Mr Howe confidently concluded that the project could be implemented - and in time - by the PWD, with the PSA executing the sea reclamation work. Mr Lee later appointed Sim Kee Boon, a legendary leader in the civil service with a great eye for detail, to drive the project.

Mr Lee had invested his most capable civil servants in this undertaking.

We built the first runway as an extension of the existing British-built military runway. It was then 2,000 m long; we extended it to 4,000 m by expunging Tanah Merah Road.

Mr Lee wanted to see where the extension would be. He wanted an aerial view, so we arranged for a Skyvan, a military passenger transport plane, to take him to a height for a bird's eye view of the construction site. In order for him to spot the site from up there, we tied big, yellow aviation balloons to the working bulldozers.

Mr Lee was very involved from the beginning.

He wanted the airport to be built within a garden city. He wanted a lot of trees planted, saying he wished to "see a jungle" when driving to the airport.

We had to count trees daily and I sent telexes to Mr Sim, detailing the number of casuarina and rain trees we had planted.

AN ABIDING INTEREST

Mr Lee's interest in Changi Airport never waned.

As recently as last November, he had visited the airport for an update of its latest developments, especially Project Jewel, the airport's retail and lifestyle complex.
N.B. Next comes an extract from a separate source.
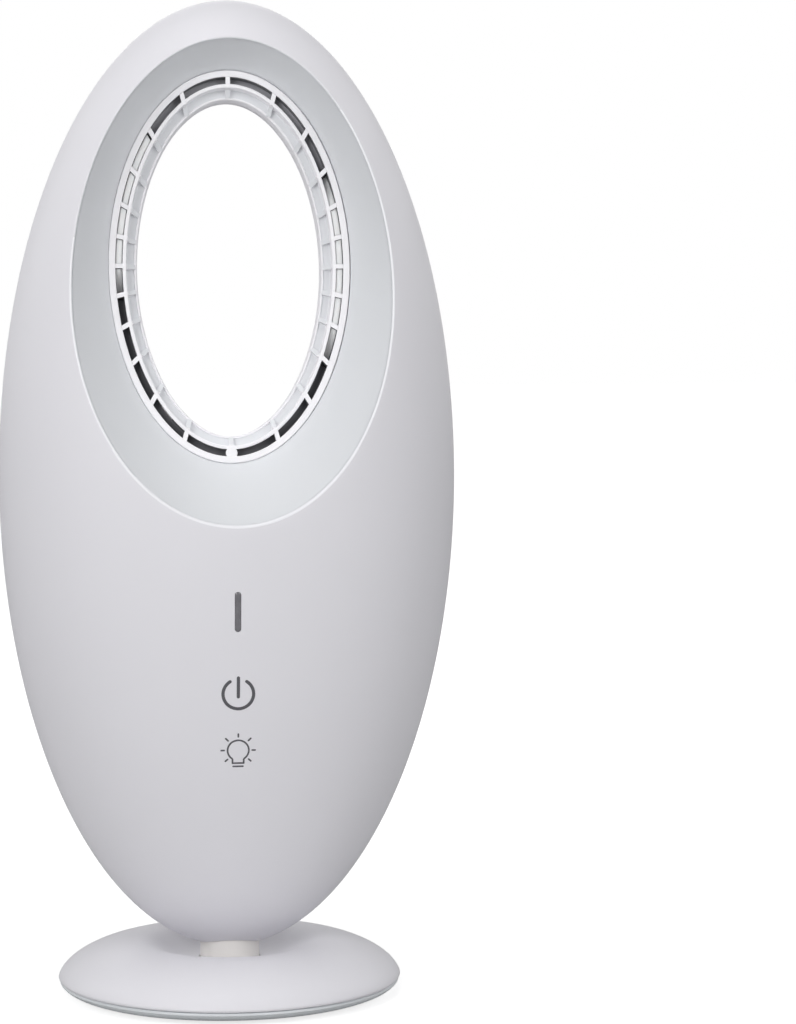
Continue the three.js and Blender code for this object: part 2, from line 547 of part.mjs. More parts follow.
const batteryCell = () => turned([
  [0, 0], [CELL.r - 0.5, 0], [CELL.r, 0.5], [CELL.r, CELL.length - 2.2], [CELL.r - 0.6, CELL.length - 1.2],
  [3, CELL.length - 1.2], [3, CELL.length], [0, CELL.length]], 20)
  .translate(0, 0, -CELL.length / 2).rotateY(Math.PI / 2).translate(0, 0, CELL.z);

// A trough that hugs the cell from below, on a leg that stands on the neck's flange.
function batteryCradle() {
  const inner = CELL.r + GAP;
  const outer = inner + CRADLE.wall;
  const high = CRADLE.wingZ - CELL.z;
  const start = Math.asin(high / outer);
  const end = Math.asin(high / inner);
  const section = new THREE.Shape();
  section.absarc(0, 0, outer, Math.PI - start, start + Math.PI * 2, false);
  section.absarc(0, 0, inner, end + Math.PI * 2, Math.PI - end, true);
  const trough = new THREE.ExtrudeGeometry(section, { depth: CRADLE.length, bevelEnabled: false, curveSegments: 8 })
    .translate(0, 0, -CRADLE.length / 2).rotateX(Math.PI / 2).rotateZ(Math.PI / 2).translate(0, 0, CELL.z);
  const leg = tube(6, 9, NECK.topZ + GAP, CELL.z - inner - 0.6, SIDES.small);
  return join(trough, leg);
}

const controlBoard = () => bar([-BOARD.width / 2, BOARD.width / 2],
  [BOARD.frontY, BOARD.frontY + BOARD.thick], [BOARD.bottomZ, BOARD.topZ]);

const touchPad = (z) => pinY(KEYS.r, -surfaceY(KEYS.r, z - KEYS.r, WALL) + 2 * GAP,
  BOARD.frontY - GAP, 0, z, SIDES.small);

const indicatorLens = () => plateY(shifted(slotShape(LENS.width, LENS.height), 0, LENS.z),
  -surfaceY(0, LENS.z, -0.15), BOARD.frontY - GAP);

function usbSocket() {
  const outside = plateY(shifted(slotShape(USB.width, USB.height), 0, USB.z), USB.frontY - USB.depth, USB.frontY);
  const inside = plateY(shifted(slotShape(USB.width - 0.6, USB.height - 0.6), 0, USB.z),
    USB.frontY - USB.depth + 1, USB.frontY + 1);
  const tongue = bar([-3.3, 3.3], [USB.frontY - USB.depth + 0.5, USB.frontY - 1], [USB.z - 0.35, USB.z + 0.35]);
  return cut(solid(outside), inside).add(solid(tongue));
}

const chargeBoard = () => bar([-CHARGE_BOARD.width / 2, CHARGE_BOARD.width / 2],
  [CHARGE_BOARD.fromY, CHARGE_BOARD.toY],
  [USB.z - USB.height / 2 - GAP - CHARGE_BOARD.thick, USB.z - USB.height / 2 - GAP]);

// ---------------------------------------------------------------- duct, motor and impeller

// A blade or vane from one radius to another; its chord turns about the axis as it rises.
function blade(fromR, toR, bottomZ, topZ, angle, rootPitch, tipPitch, thick) {
  const half = (topZ - bottomZ) / 2;
  const loops = steps(2).map((k) => {
    const r = mix(fromR, toR, k);
    const turn = half * Math.tan(rad(mix(rootPitch, tipPitch, k))) / r;
    const side = (s) => [-1, 0, 1].map((q) => {
      const at = angle + turn * q + 0.12 * turn * (1 - q * q) + s * thick * (q === 0 ? 1 : 0.6) / 2 / r;
      return new THREE.Vector3(r * Math.cos(at), r * Math.sin(at), bottomZ + half * (1 + q));
    });
    return [...side(1), ...side(-1).reverse()];
  });
  return skin(loops, true);
}

function impellerDuct() {
  const outerR = DUCT.r + DUCT.wall;
  const barrel = turned([
    [DUCT.bellR, DUCT.bottomZ], [DUCT.r, DUCT.bottomZ + 3.4],
    [DUCT.r, DUCT.topZ], [DUCT.flangeR, DUCT.topZ], [DUCT.flangeR, DUCT.topZ - DUCT.flange],
    [outerR, DUCT.topZ - DUCT.flange], [outerR, DUCT.bottomZ + 4.6], [DUCT.bellR + 1, DUCT.bottomZ + 1.2],
    [DUCT.bellR, DUCT.bottomZ]], SIDES.duct);
  const cup = turned([
    [STATOR.cupR - STATOR.cupWall, STATOR.bottomZ], [STATOR.cupR, STATOR.bottomZ], [STATOR.cupR, STATOR.topZ],
    [6, STATOR.tailZ], [0, STATOR.tailZ], [0, STATOR.topZ - 1], [STATOR.cupR - STATOR.cupWall, STATOR.topZ - 1],
    [STATOR.cupR - STATOR.cupWall, STATOR.bottomZ]]);
  const vanes = [];
  for (let i = 0; i < STATOR.vanes; i++) {
    vanes.push(blade(STATOR.cupR - 0.6, DUCT.r + 0.8, STATOR.bottomZ + 2, STATOR.topZ - 1,
      (i / STATOR.vanes) * Math.PI * 2, -30, -18, 1.4));
  }
  return join(barrel, cup, ...vanes);
}

const motor = () => turned([
  [MOTOR.boreR, MOTOR.bottomZ], [6, MOTOR.bottomZ], [MOTOR.r - 1, MOTOR.bottomZ + 0.6], [MOTOR.r, MOTOR.bottomZ + 1.6],
  [MOTOR.r, MOTOR.topZ], [0, MOTOR.topZ], [0, SHAFT.topZ + 0.6], [MOTOR.boreR, SHAFT.topZ + 0.6],
  [MOTOR.boreR, MOTOR.bottomZ]]);

const motorShaft = () => disc(SHAFT.r, SHAFT.bottomZ, SHAFT.topZ, SIDES.small);

function impeller() {
  const hub = turned([
    [0, IMPELLER.bottomZ], [IMPELLER.noseR, IMPELLER.bottomZ], [11.4, 83], [IMPELLER.hubR, IMPELLER.topZ],
    [IMPELLER.hubR - 1.8, IMPELLER.topZ], [5, 86], [0, 86]]);
  const blades = [];
  for (let i = 0; i < IMPELLER.blades; i++) {
    blades.push(blade(9.2, IMPELLER.r, IMPELLER.bottomZ + 1.2, IMPELLER.topZ - 1,
      (i / IMPELLER.blades) * Math.PI * 2, 34, 56, 1.3));
  }
  const bore = disc(IMPELLER.boreR, IMPELLER.bottomZ - 1, IMPELLER.topZ + 1, SIDES.round);
  return cut(join(hub, ...blades), bore);
}

const hubCap = () => turned([[0, CAP.bottomZ], [3.4, CAP.bottomZ + 0.5], [6.2, CAP.bottomZ + 2],
  [CAP.r, IMPELLER.bottomZ - GAP], [0, IMPELLER.bottomZ - GAP]]);

// The wall between the intake room below and the pressure room above, notched for the board.
function bafflePlate() {
  const at = (z) => steps(SIDES.base).slice(0, -1).map((k) => {
    const angle = k * Math.PI * 2;
    const share = Math.sqrt(1 - ((z - BODY.z) / (BODY.c - WALL)) ** 2);
    const [a, b] = [(BODY.a - WALL) * share - BAFFLE.side, (BODY.b - WALL) * share - BAFFLE.side];
    return new THREE.Vector3(a * Math.cos(angle), b * Math.sin(angle), z);
  });
  const plate = skin([at(BAFFLE.z), at(BAFFLE.z + BAFFLE.thick)], true);
  const hole = disc(DUCT.r + DUCT.wall + GAP, BAFFLE.z - 5, BAFFLE.z + 10, SIDES.duct);
  const reach = BOARD.width / 2 + 1;
  const notch = bar([-reach, reach], [-60, BOARD.frontY + BOARD.thick + 0.5], [BAFFLE.z - 5, BAFFLE.z + 10]);
  return cut(solid(plate), hole, notch);
}

// ---------------------------------------------------------------- materials and assembly

const finish = (color, roughness, metalness = 0) => new THREE.MeshStandardMaterial(
  { color, roughness, metalness, flatShading: true });
const FINISHES = {
  white: () => finish(0xe9e9ee, 0.32),
  grille: () => finish(0xf0eff4, 0.38),
  tray: () => finish(0xd2d6da, 0.45),
  neck: () => finish(0xd9d7d2, 0.4),
  diffuser: () => finish(0xfafafa, 0.5),
  smoke: () => finish(0x615f66, 0.25),
  darkPlastic: () => finish(0x35363a, 0.5),
  rubber: () => finish(0x26272a, 0.85),
  steel: () => finish(0xb8babd, 0.3, 0.9),
  ballast: () => finish(0x6f7276, 0.45, 0.8),
  acetal: () => finish(0xefeade, 0.4),
  cell: () => finish(0x2f8f6a, 0.4),
  board: () => finish(0x1f6b3c, 0.5),
  foam: () => finish(0x3c3c40, 0.9),
};

function piece(name, made, kind) {
  const geometry = made instanceof THREE.BufferGeometry ? made : geometryOf(made);
  geometry.computeVertexNormals();
  const mesh = new THREE.Mesh(geometry, FINISHES[kind]());
  mesh.name = name;
  return mesh;
}

function baseGroup() {
  const group = new THREE.Group();
  group.add(
    piece('base_top_shell', baseTopShell(), 'white'),
    piece('base_bottom_tray', baseTray(), 'tray'),
    piece('ballast_ring', tube(BALLAST.innerR, BALLAST.outerR, BALLAST.bottomZ, BALLAST.topZ, SIDES.duct), 'ballast'),
    piece('swivel_bush', swivelBush(), 'acetal'),
    piece('friction_washer', frictionWasher(), 'steel'));
  footPlaces().forEach(([x, y], i) => {
    const one = piece(`foot_${i + 1}`, foot(), 'rubber');
    one.position.set(x, y, 0);
    group.add(one);
  });
  screwPlaces().forEach(([x, y], i) => {
    const length = BASE_SCREW.topZ - BASE_SCREW.headZ;
    const one = piece(`base_screw_${i + 1}`, screw(BASE_SCREW.r, BASE_SCREW.headR, 0.6, length), 'steel');
    one.position.set(x, y, BASE_SCREW.headZ);
    group.add(one);
  });
  return group;
}

// The grille, light guides and LED strips share the ring's leaning frame.
function ringGroup() {
  const group = new THREE.Group();
  group.position.set(0, RING.y, RING.z);
  group.rotation.x = -RING.lean;
  group.add(
    piece('outlet_grille', outletGrille(), 'grille'),
    piece('light_guide_right', lightGuide(RIGHT_LIGHT), 'diffuser'),
    piece('light_guide_left', lightGuide(LEFT_LIGHT), 'diffuser'),
    piece('led_strip_right', ledStrip(RIGHT_LIGHT), 'board'),
    piece('led_strip_left', ledStrip(LEFT_LIGHT), 'board'));
  return group;
}

function headGroup() {
  const group = new THREE.Group();
  group.add(
    piece('front_shell', frontShell(), 'white'),
    piece('rear_shell', rearShell(), 'white'),
    piece('intake_grille', intakeGrille(), 'white'),
    ringGroup(),
    piece('neck_post', neckPost(), 'neck'),
    piece('post_retainer', postRetainer(), 'acetal'),
    piece('battery_cell', batteryCell(), 'cell'),
    piece('battery_cradle', batteryCradle(), 'darkPlastic'),
    piece('control_board', controlBoard(), 'board'),
    piece('touch_pad_power', touchPad(KEYS.powerZ), 'foam'),
    piece('touch_pad_lamp', touchPad(KEYS.lampZ), 'foam'),
    piece('indicator_lens', indicatorLens(), 'smoke'),
    piece('usb_socket', usbSocket(), 'steel'),
    piece('charge_board', chargeBoard(), 'board'),
    piece('impeller_duct', impellerDuct(), 'darkPlastic'),
    piece('baffle_plate', bafflePlate(), 'darkPlastic'),
    piece('motor', motor(), 'steel'));
  SCREW_PLACES.forEach(([x, z], i) => {
    const length = SHELL_SCREW.headY + 2 - SHELL_SCREW.tipY;
    const one = piece(`shell_screw_${i + 1}`, screw(SHELL_SCREW.r, SHELL_SCREW.headR, 2, length), 'steel');
    one.position.set(x, SHELL_SCREW.headY + 2, z);
    one.rotation.x = Math.PI / 2;
    group.add(one);
  });
  return group;
}

function impellerGroup() {
  const group = new THREE.Group();
  group.add(
    piece('impeller', impeller(), 'darkPlastic'),
    piece('hub_cap', hubCap(), 'darkPlastic'),
    piece('motor_shaft', motorShaft(), 'steel'));
  return group;
}

const fan = new THREE.Group();
fan.add(baseGroup(), headGroup(), impellerGroup());

export default fan;
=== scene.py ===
"""Bladeless desk fan: fine moulded surfaces, materials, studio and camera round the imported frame.

Lengths are in millimetres until a mesh is made, and the formulas are those of the solids:
an ellipsoid body, a funnelled oval recess, and an outlet ring in a frame that leans back.
"""
import math

import bmesh
import bpy
import numpy as np
from mathutils import Euler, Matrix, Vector

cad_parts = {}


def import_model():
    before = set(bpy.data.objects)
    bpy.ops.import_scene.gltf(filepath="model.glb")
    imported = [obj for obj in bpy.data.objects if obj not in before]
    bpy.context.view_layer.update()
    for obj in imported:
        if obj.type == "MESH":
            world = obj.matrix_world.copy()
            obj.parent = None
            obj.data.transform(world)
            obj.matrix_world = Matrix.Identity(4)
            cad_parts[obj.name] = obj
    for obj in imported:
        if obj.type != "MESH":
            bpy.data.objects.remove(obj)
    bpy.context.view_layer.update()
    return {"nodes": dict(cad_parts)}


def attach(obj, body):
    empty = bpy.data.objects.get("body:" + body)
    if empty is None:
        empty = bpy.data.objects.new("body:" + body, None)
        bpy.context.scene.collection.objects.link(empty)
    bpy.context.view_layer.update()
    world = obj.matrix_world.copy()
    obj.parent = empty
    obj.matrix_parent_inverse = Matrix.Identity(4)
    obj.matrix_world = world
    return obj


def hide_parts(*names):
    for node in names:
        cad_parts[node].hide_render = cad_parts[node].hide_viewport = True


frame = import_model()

# ---- dimensions, millimetres

MM = 0.001
GAP = 0.3
WALL = 2.2
BODY_A, BODY_B, BODY_C, BODY_Z, SPLIT_Y = 68.8, 46.0, 143.0, 157.0, 6.0
RECESS_A, RECESS_C, RECESS_Z, RECESS_EGG, RECESS_EDGE, RECESS_BOW = 47.2, 71.2, 216.1, 0.045, 0.5, 0.8
RING_A, RING_C, RING_Y, RING_Z, RING_LEAN = 35.9, 58.8, -11.7, 220.4, math.radians(6.7)
MOUTH_A, MOUTH_C, MOUTH_Z, MOUTH_EDGE, MOUTH_WALL = 41.0, 64.0, 213.0, 2.0, 2.4
SEAM = 0.22                        # rounding of the shells' parting edges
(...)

By then, he was not very mobile, so we took him around in a buggy and also went on the train connecting Terminal 2 to Terminal 3. When I asked him if he had enjoyed the train ride, he replied: "Yes, but too short."

Even till his last days, he would never fail to ask me, even in a weakened voice: "How is Changi Airport?"

What would have happened if he had not had the vision to move the airport to Changi?

If we had remained in Paya Lebar, we would not have had the flexibility to build the third runway - unless we forgo Tampines town - or the fourth terminal, let alone the fifth; of course, there would also be no Project Jewel.

Changi Airport was his baby, and it has become an icon. Mr Lee Kuan Yew was truly the Father of Changi Airport.